* _Available data_

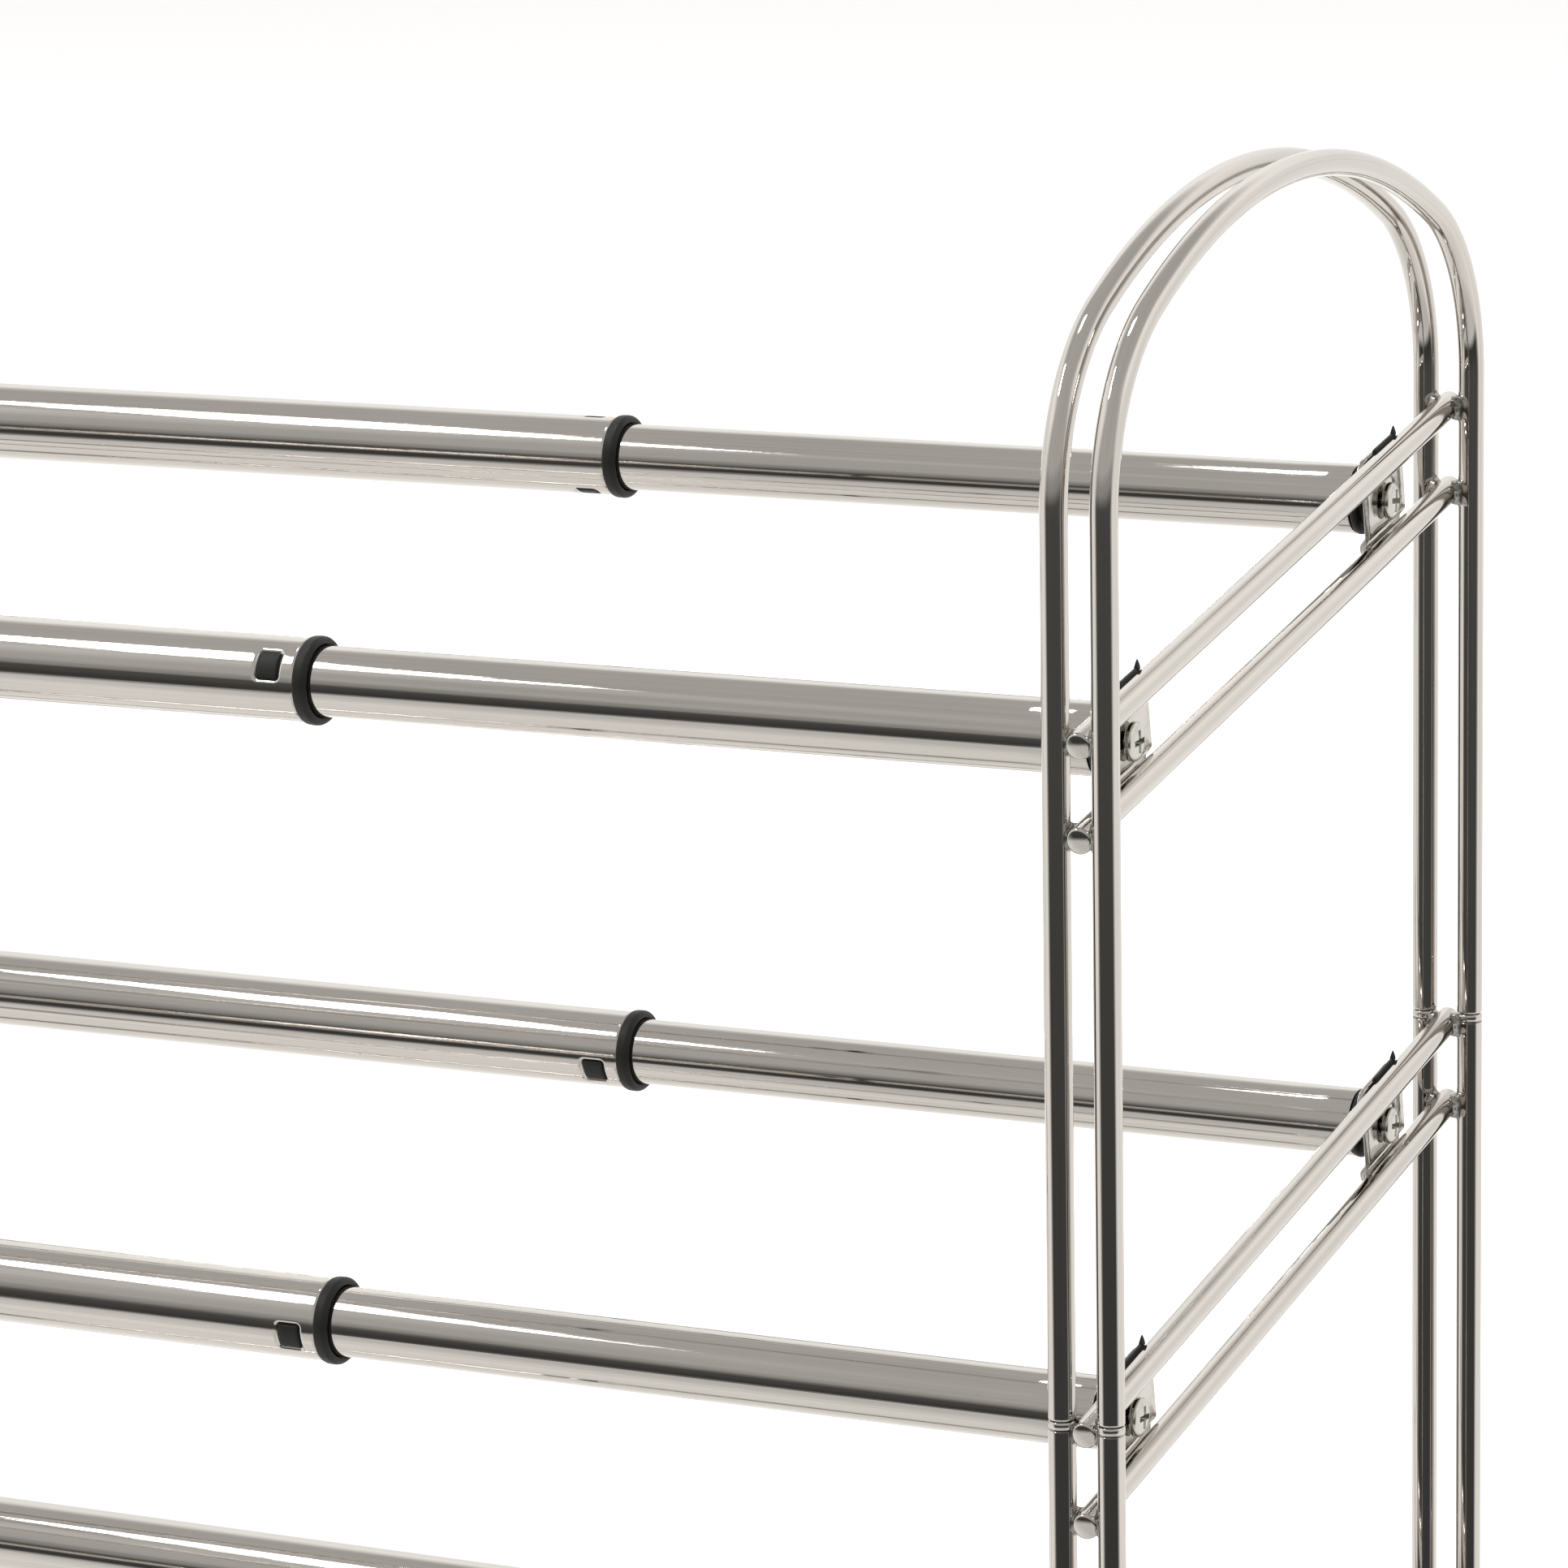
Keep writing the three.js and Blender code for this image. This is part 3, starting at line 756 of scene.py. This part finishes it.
def bracket_mesh():
    """Clamp plate for the right-hand end, about its own centre: stamped sheet with a rolled rim and a shallow
    dished seat for the screw. Local y runs along the slope."""
    t, xm = 1.1, -4.25
    hw, hh, top_w, side_h = 12.0, 12.1, 9.2, 8.6
    corner = [(hw, -side_h), (hw, side_h), (top_w, hh), (-top_w, hh), (-hw, side_h), (-hw, -side_h), (-top_w, -hh), (top_w, -hh)]
    outline = []
    for i in range(8):
        p0, p1, p2 = (np.array(corner[(i + k) % 8]) for k in (-1, 0, 1))
        a, b = (p0 - p1) / np.linalg.norm(p0 - p1), (p2 - p1) / np.linalg.norm(p2 - p1)
        for k in range(7):
            w = k / 6
            outline.append((1 - w) ** 2 * (p1 + a * 1.7) + 2 * w * (1 - w) * p1 + w * w * (p1 + b * 1.7))
    outline = np.array(outline)
    dense = []
    for i in range(len(outline)):
        p, q = outline[i], outline[(i + 1) % len(outline)]
        parts = max(1, round(np.linalg.norm(q - p) / 0.7))
        dense += [p + (q - p) * k / parts for k in range(parts)]
    dense = np.array(dense)
    ang = np.arctan2(dense[:, 1], dense[:, 0])
    rings = [1.0, 0.985, 0.965, 0.94, 0.91, 0.87, 0.82, 0.76, 0.69, 0.62, 0.56, 0.51, 0.47, 0.43, 0.38, 0.32, 0.26]
    bm = bmesh.new()
    loops = []
    for sc in rings:
        loop = []
        for p, w in zip(dense, ang):
            full = np.linalg.norm(p)
            r = full * sc if sc > 0.6 else 2.0 + (full * 0.6 - 2.0) * (sc - 0.26) / 0.34
            y, z = r * math.cos(w), r * math.sin(w)
            edge = (1 - sc) * full
            x = xm + 0.28 * max(0.0, 1 - edge / 1.6) ** 2
            lift = min(1.0, max(0.0, (7.7 - abs(z)) / 2.6))
            x += DISH * lift * lift * (3 - 2 * lift) + 0.12 * math.exp(-((r - 5.4) / 0.7) ** 2) * (1 if r < 7 else 0)
            loop.append(bm.verts.new((x * MM, y * MM, z * MM)))
        loops.append(loop)
    n = len(dense)
    for a, b in zip(loops, loops[1:]):
        for k in range(n):
            j = (k + 1) % n
            bm.faces.new((a[k], a[j], b[j], b[k]))
    me = bpy.data.meshes.new("bracket_tmp")
    bm.to_mesh(me)
    bm.free()
    o = bpy.data.objects.new("bracket_tmp", me)
    bpy.context.scene.collection.objects.link(o)
    so = o.modifiers.new("solid", "SOLIDIFY")
    so.thickness, so.offset, so.use_even_offset = t * MM, 0.0, True
    be = o.modifiers.new("edge", "BEVEL")
    be.width, be.segments, be.limit_method, be.angle_limit = 0.3 * MM, 3, "ANGLE", math.radians(50)
    out = applied(o)
    v, f = arrays_of(out)
    bpy.data.meshes.remove(out)
    return v / MM, f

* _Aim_
Which lines contain the word "scene"? Return each of them.

* _Exercise answer_
Keep writing the three.js and Blender code for this image. This is part 3, starting at line 756 of scene.py. This part finishes it.
    bpy.context.scene.collection.objects.link(o)